### Stated exercise
Extract every line below, verbatim.

### Data shown
** BEGIN **

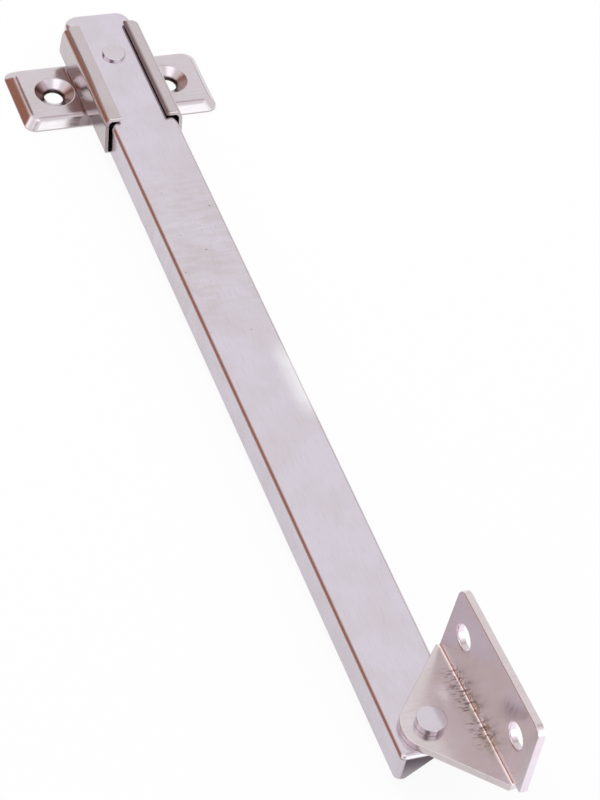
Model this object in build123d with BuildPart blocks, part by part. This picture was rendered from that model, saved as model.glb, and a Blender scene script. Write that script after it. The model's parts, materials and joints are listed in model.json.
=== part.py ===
from build123d import *
import math
import os

# Sliding lid stay of nickel-plated pressed steel. A channel rail slides through a folded housing,
# the housing turns on a cross plate, and an angle bracket turns on the far end of the rail.
# Millimetres. +X runs along the rail towards the bracket, +Z is up off the surface that the cross
# plate is screwed to, and the origin is the foot of the housing's pivot on that surface.

# Clearances
turning_gap = 0.05      # between flat faces that turn on each other
bore_gap = 0.05         # radial, round a rivet that something turns on
sliding_gap = 0.10      # between the rail's edges and the housing's floor

# Mounting plate
plate_length = 42.0
plate_width = 17.9
plate_height = 2.1
plate_sheet = 0.9
foot_edge = 0.35        # upright cut edge below the skirt
skirt_run = 1.6         # how far the bevelled skirt spreads between top and foot
foot_radius = 2.3       # plan corners of the skirt's foot
top_radius = 2.2        # plan corners of the flat top
crease_radius = 1.8
hollow_radius = 1.0
rim_radius = 0.5        # round the dishes' mouths
screw_spacing = 25.0
screw_hole = 3.9
countersink = 8.4
countersink_angle = 112.0
throat_radius = 0.5     # where the dish rolls over into the hole
dish_wall = 0.9

# Slider housing
housing_far = -10.7
lip_length = 28.6
housing_flare = 2.5     # the near end slopes out by this much from the lips down to the floor
housing_width = 16.6
housing_sheet = 0.7
lip_bend = 1.6          # outside radius of the folds between walls and lips
floor_bend = 1.4        # outside radius of the folds between walls and floor
lip_gap = 9.8           # open slot between the two lips
lip_clearance = 0.35    # lip above the rail's top
far_foot_corner = 2.2   # radius of the walls' lower corners, seen from the side
near_foot_corner = 1.1
lip_corner = 0.4        # radius of the lips' ends, seen from the side
run_out = 2.0           # radius that takes the corner off each lip fold at the far end
run_out_inset = 0.2     # of that radius, in from where wall and lip would meet sharply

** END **

### Answer for this exercise
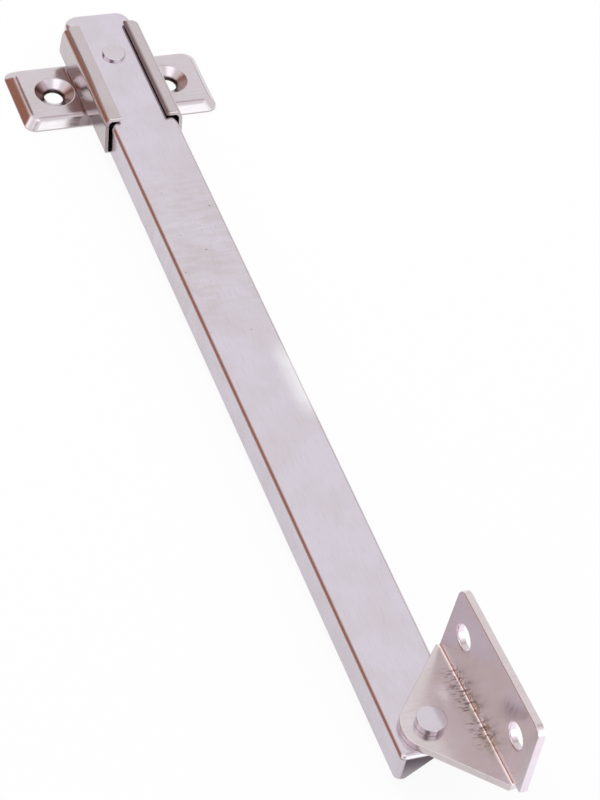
Model this object in build123d with BuildPart blocks, part by part. This picture was rendered from that model, saved as model.glb, and a Blender scene script. Write that script after it. The model's parts, materials and joints are listed in model.json.
=== part.py ===
from build123d import *
import math
import os

# Sliding lid stay of nickel-plated pressed steel. A channel rail slides through a folded housing,
# the housing turns on a cross plate, and an angle bracket turns on the far end of the rail.
# Millimetres. +X runs along the rail towards the bracket, +Z is up off the surface that the cross
# plate is screwed to, and the origin is the foot of the housing's pivot on that surface.

# Clearances
turning_gap = 0.05      # between flat faces that turn on each other
bore_gap = 0.05         # radial, round a rivet that something turns on
sliding_gap = 0.10      # between the rail's edges and the housing's floor

# Mounting plate
plate_length = 42.0
plate_width = 17.9
plate_height = 2.1
plate_sheet = 0.9
foot_edge = 0.35        # upright cut edge below the skirt
skirt_run = 1.6         # how far the bevelled skirt spreads between top and foot
foot_radius = 2.3       # plan corners of the skirt's foot
top_radius = 2.2        # plan corners of the flat top
crease_radius = 1.8
hollow_radius = 1.0
rim_radius = 0.5        # round the dishes' mouths
screw_spacing = 25.0
screw_hole = 3.9
countersink = 8.4
countersink_angle = 112.0
throat_radius = 0.5     # where the dish rolls over into the hole
dish_wall = 0.9

# Slider housing
housing_far = -10.7
lip_length = 28.6
housing_flare = 2.5     # the near end slopes out by this much from the lips down to the floor
housing_width = 16.6
housing_sheet = 0.7
lip_bend = 1.6          # outside radius of the folds between walls and lips
floor_bend = 1.4        # outside radius of the folds between walls and floor
lip_gap = 9.8           # open slot between the two lips
lip_clearance = 0.35    # lip above the rail's top
far_foot_corner = 2.2   # radius of the walls' lower corners, seen from the side
near_foot_corner = 1.1
lip_corner = 0.4        # radius of the lips' ends, seen from the side
run_out = 2.0           # radius that takes the corner off each lip fold at the far end
run_out_inset = 0.2     # of that radius, in from where wall and lip would meet sharply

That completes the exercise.